Personal Loan vs. Business Loan: Key Differences

Learn the differences between personal and business loans to choose the right one.

Should you use a personal loan or a business loan?

Both can fund your company, but they carry different costs, documentation requirements, and liability. Use personal loans for small, fast funding when the business is young; use business loans when you want to build business credit and separate liability.

Side-by-side comparison

Feature Personal loan Business loan
Underwriting focus Personal credit, income, debt-to-income Business revenue, time in business, personal & business credit
Liability Personal liability; appears on personal credit Business liability; often still requires a personal guarantee
Use of funds Flexible for any purpose Must be for business purposes
Typical speed Fast (often same week) Slower; more documents and verification
Best for Startups, small ticket needs, bridging cash flow Growth, equipment, inventory, larger projects

When a personal loan is practical

  • Your business is new with limited revenue and you need modest capital quickly.
  • You have strong personal credit and can secure a competitive APR without heavy paperwork.
  • You want flexible use (marketing, small equipment, contractor payments) without business-loan restrictions.
  • You are comfortable with the debt showing on your personal credit report.

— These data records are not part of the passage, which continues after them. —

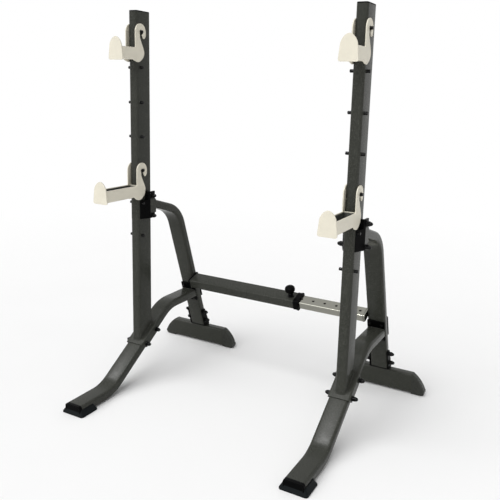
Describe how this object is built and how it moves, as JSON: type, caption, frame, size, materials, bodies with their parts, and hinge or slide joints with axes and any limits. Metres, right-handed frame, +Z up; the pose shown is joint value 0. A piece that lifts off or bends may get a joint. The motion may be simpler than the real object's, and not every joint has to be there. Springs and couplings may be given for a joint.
{
  "type": "squat stand",
  "caption": "Pair of tall uprights on bent legs with rear braces, lift-off bar hooks on pegs and a telescoping cross tube locked by a spring pin.",
  "frame": {"origin": "on the floor, midway between the two stands and midway between boots and rear feet", "axes": "+Z up, +Y to the back, +X from the left stand to the right one as seen from the front"},
  "size_m": [1.598, 1.07, 1.8353],
  "materials": {
    "frame_paint": "satin",
    "hook_paint": "satin",
    "liner": "matt",
    "black_paint": "satin",
    "black_steel": "satin",
    "black_plastic": "satin",
    "black_rubber": "matt",
    "cap_plastic": "satin",
    "chrome": "polished",
    "spring_steel": "bright"
  },
  "bodies": {
    "left_stand": {"left_upright": "frame_paint", "left_upright_cap": "black_plastic", "left_top_bracket_left_cheek": "black_paint", "left_top_bracket_right_cheek": "black_paint", "left_top_bracket_upper_bolt": "black_steel", "left_top_bracket_lower_bolt": "black_steel", "left_rear_brace": "frame_paint", "left_front_leg": "frame_paint", "left_leg_flange": "black_paint", "left_leg_backing_plate": "black_paint", "left_saddle": "frame_paint", "left_saddle_front_bolt": "black_steel", "left_saddle_rear_bolt": "black_steel", "left_front_boot": "black_rubber", "left_rear_foot": "frame_paint", "left_rear_foot_left_cap": "cap_plastic", "left_rear_foot_right_cap": "cap_plastic", "left_rear_bracket": "black_paint", "left_rear_bracket_upper_bolt": "black_steel", "left_rear_bracket_lower_bolt": "black_steel", "cross_left_plate": "black_paint", "cross_outer_tube": "frame_paint", "cross_collar": "black_plastic", "pin_housing": "chrome", "pin_spring": "spring_steel"},
    "right_stand": {"right_upright": "frame_paint", "right_upright_cap": "black_plastic", "right_top_bracket_left_cheek": "black_paint", "right_top_bracket_right_cheek": "black_paint", "right_top_bracket_upper_bolt": "black_steel", "right_top_bracket_lower_bolt": "black_steel", "right_rear_brace": "frame_paint", "right_front_leg": "frame_paint", "right_leg_flange": "black_paint", "right_leg_backing_plate": "black_paint", "right_saddle": "frame_paint", "right_saddle_front_bolt": "black_steel", "right_saddle_rear_bolt": "black_steel", "right_front_boot": "black_rubber", "right_rear_foot": "frame_paint", "right_rear_foot_left_cap": "cap_plastic", "right_rear_foot_right_cap": "cap_plastic", "right_rear_bracket": "black_paint", "right_rear_bracket_upper_bolt": "black_steel", "right_rear_bracket_lower_bolt": "black_steel", "cross_inner_tube": "chrome", "cross_right_plate": "black_paint"},
    "left_upper_bar_hook": {"left_upper_hook": "hook_paint", "left_upper_hook_liner": "liner"},
    "left_lower_bar_hook": {"left_lower_hook": "hook_paint", "left_lower_hook_liner": "liner"},
    "right_upper_bar_hook": {"right_upper_hook": "hook_paint", "right_upper_hook_liner": "liner"},
    "right_lower_bar_hook": {"right_lower_hook": "hook_paint", "right_lower_hook_liner": "liner"},
    "pop_pin": {"spring_pin": "chrome", "pin_knob": "black_plastic"}
  },
  "joints": [
    {"name": "width_slide", "type": "slide", "parent": "left_stand", "child": "right_stand", "axis": [1, 0, 0], "range_m": [-0.3175, 0.0635]},
    {"name": "left_upper_hook_tilt", "type": "hinge", "parent": "left_stand", "child": "left_upper_bar_hook", "pos_m": [-0.562, -0.058, 1.7385], "axis": [-1, 0, 0], "range_deg": [0, 45]},
    {"name": "left_lower_hook_tilt", "type": "hinge", "parent": "left_stand", "child": "left_lower_bar_hook", "pos_m": [-0.562, -0.058, 1.0861], "axis": [-1, 0, 0], "range_deg": [0, 45]},
    {"name": "right_upper_hook_tilt", "type": "hinge", "parent": "right_stand", "child": "right_upper_bar_hook", "pos_m": [0.562, -0.058, 1.7385], "axis": [-1, 0, 0], "range_deg": [0, 45]},
    {"name": "right_lower_hook_tilt", "type": "hinge", "parent": "right_stand", "child": "right_lower_bar_hook", "pos_m": [0.562, -0.058, 1.0861], "axis": [-1, 0, 0], "range_deg": [0, 45]},
    {"name": "pin_pull", "type": "slide", "parent": "left_stand", "child": "pop_pin", "axis": [0, -0.3362, 0.9418], "range_m": [0, 0.009], "stiffness_N_per_m": 900, "springref_m": -0.008, "deforming": ["pin_spring"]}
  ]
}
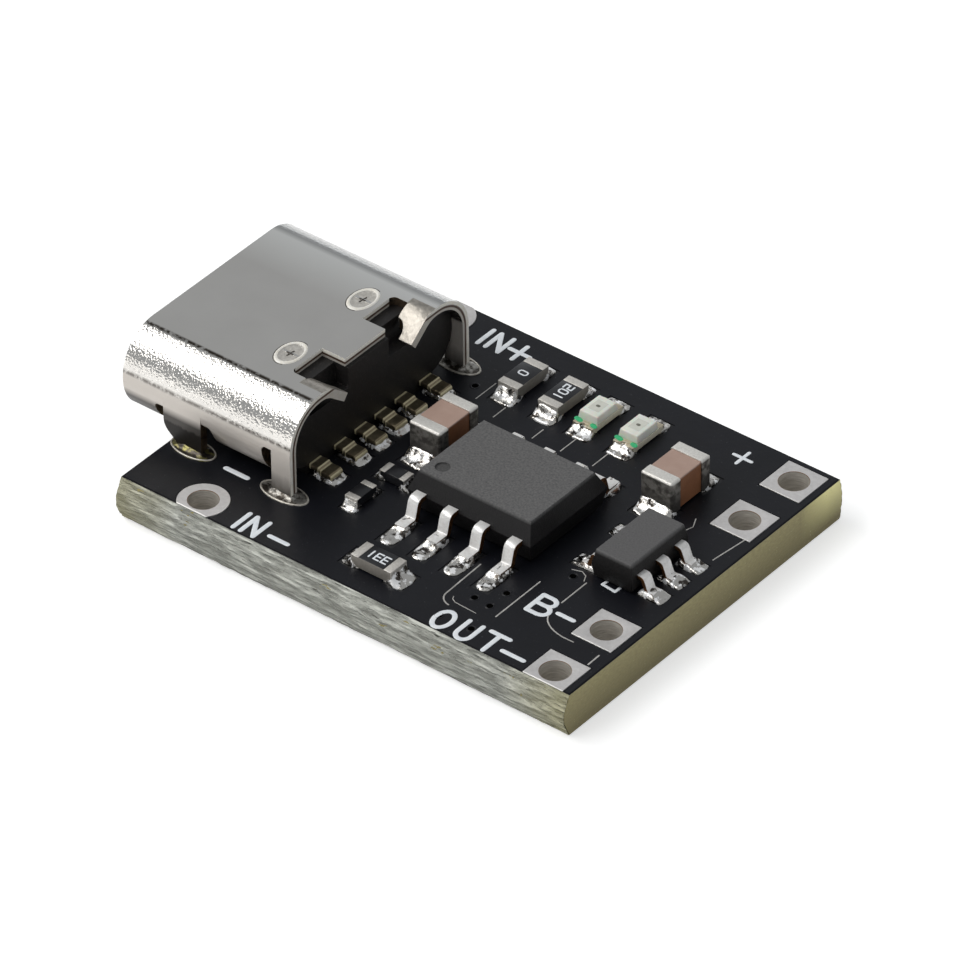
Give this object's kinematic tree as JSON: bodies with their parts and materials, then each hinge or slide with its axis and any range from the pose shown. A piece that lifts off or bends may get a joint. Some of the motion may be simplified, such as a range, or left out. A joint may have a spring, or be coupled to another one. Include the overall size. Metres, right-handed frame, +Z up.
{
  "type": "lithium battery charger module",
  "caption": "Small charging board with a reversible power socket, charger and protection chips, two indicator lamps and plated wire terminals.",
  "frame": {"origin": "middle of the board's underside", "axes": "+X along the board from the socket to the output terminals, +Z up from the underside"},
  "size_m": [0.0197, 0.0142, 0.0048],
  "materials": {
    "board_core": "sawn and snapped glass epoxy",
    "solder_mask": "black, satin",
    "plated_copper": "pale plating over copper",
    "nickel_shell": "bright nickel plate on rolled sheet",
    "contact_metal": "gold-plated strip",
    "midplate_steel": "plain stamped steel",
    "connector_plastic": "black moulding",
    "tinned_lead": "satin tin plate",
    "chip_moulding": "fine-grained dark moulding",
    "capacitor_ceramic": "brown, satin",
    "cap_metal": "grainy tin plate",
    "resistor_coat": "black glaze over white ceramic",
    "lamp_base": "pale laminate",
    "lamp_contact": "gold plate",
    "lamp_lens": "clear moulded resin",
    "solder": "bright solder"
  },
  "bodies": {
    "root": {"battery_capacitor_block": "capacitor_ceramic", "battery_capacitor_caps": "cap_metal", "board_terminal_battery_minus": "plated_copper", "board_terminal_battery_plus": "plated_copper", "board_terminal_in_minus": "plated_copper", "board_terminal_in_plus": "plated_copper", "board_terminal_out_minus": "plated_copper", "board_terminal_out_plus": "plated_copper", "charger_chip_body": "chip_moulding", "charger_chip_lead_1": "tinned_lead", "charger_chip_lead_2": "tinned_lead", "charger_chip_lead_3": "tinned_lead", "charger_chip_lead_4": "tinned_lead", "charger_chip_lead_5": "tinned_lead", "charger_chip_lead_6": "tinned_lead", "charger_chip_lead_7": "tinned_lead", "charger_chip_lead_8": "tinned_lead", "charger_chip_solder": "solder", "charging_lamp_base": "lamp_base", "charging_lamp_contacts": "lamp_contact", "charging_lamp_lens": "lamp_lens", "chip_solder": "solder", "circuit_board": "board_core", "connector_contact_1": "contact_metal", "connector_contact_2": "contact_metal", "connector_contact_3": "contact_metal", "connector_contact_4": "contact_metal", "connector_contact_5": "contact_metal", "connector_contact_6": "contact_metal", "connector_housing": "connector_plastic", "connector_leg_solder": "solder", "connector_midplate": "midplate_steel", "connector_shell": "nickel_shell", "contact_solder": "solder", "current_resistor_caps": "cap_metal", "current_resistor_chip": "resistor_coat", "input_capacitor_block": "capacitor_ceramic", "input_capacitor_caps": "cap_metal", "lamp_resistor_1_caps": "cap_metal", "lamp_resistor_1_chip": "resistor_coat", "lamp_resistor_2_caps": "cap_metal", "lamp_resistor_2_chip": "resistor_coat", "protection_chip_body": "chip_moulding", "protection_chip_lead_1": "tinned_lead", "protection_chip_lead_2": "tinned_lead", "protection_chip_lead_3": "tinned_lead", "protection_chip_lead_4": "tinned_lead", "protection_chip_lead_5": "tinned_lead", "protection_chip_solder": "solder", "setting_resistor_1_caps": "cap_metal", "setting_resistor_1_chip": "resistor_coat", "setting_resistor_2_caps": "cap_metal", "setting_resistor_2_chip": "resistor_coat", "solder_mask_bottom": "solder_mask", "solder_mask_top": "solder_mask", "standby_lamp_base": "lamp_base", "standby_lamp_contacts": "lamp_contact", "standby_lamp_lens": "lamp_lens"}
  },
  "joints": []
}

When to prefer a business loan

  • You need larger amounts tied to growth (inventory, equipment, hiring) and want longer terms.
  • Your business has stable revenue and can document tax returns, bank statements, and financials.
  • You want to build business credit history and separate personal utilization.
  • You may benefit from tax-deductible interest tied to business use (confirm with a tax pro).

Documents to prepare

  • Personal loans: ID, proof of income, bank statements, sometimes employer verification.
  • Business loans: Articles/LLC docs, EIN, business bank statements, tax returns, P&L, roster of debt.
  • Both: Plan for how funds will be used, and a cash flow forecast to prove repayment ability.

Rates, fees, and terms

  • Personal loans: Fixed rates, fixed terms (2–7 years), possible origination fees; no prepayment penalty is best.
  • Business loans: May offer longer terms, equipment-secured rates, or lines of credit; watch for draw fees, origination, and prepayment costs.
  • Compare total cost, not just monthly payment. A longer term can raise total interest even at a lower rate.

FAQs (top questions)

Will a personal loan hurt my ability to get a business loan later?

It can raise your personal DTI and utilization, which lenders consider in a personal guarantee. Paying it down helps later approvals.

Can I deduct interest on a personal loan used for business?

Potentially, if proceeds are used exclusively for business. Keep documentation and consult a tax professional.

Do business loans always need collateral?

No. Some are unsecured or rely on a personal guarantee, but equipment or real estate loans often require collateral.

Is a line of credit better than a term loan?

Lines are flexible for recurring needs; term loans suit one-time purchases with predictable payback. Choose based on cash flow.

Can a startup get a business loan without revenue?

Rare with traditional lenders. You may need personal loans, business credit cards, or microloans until revenue is established.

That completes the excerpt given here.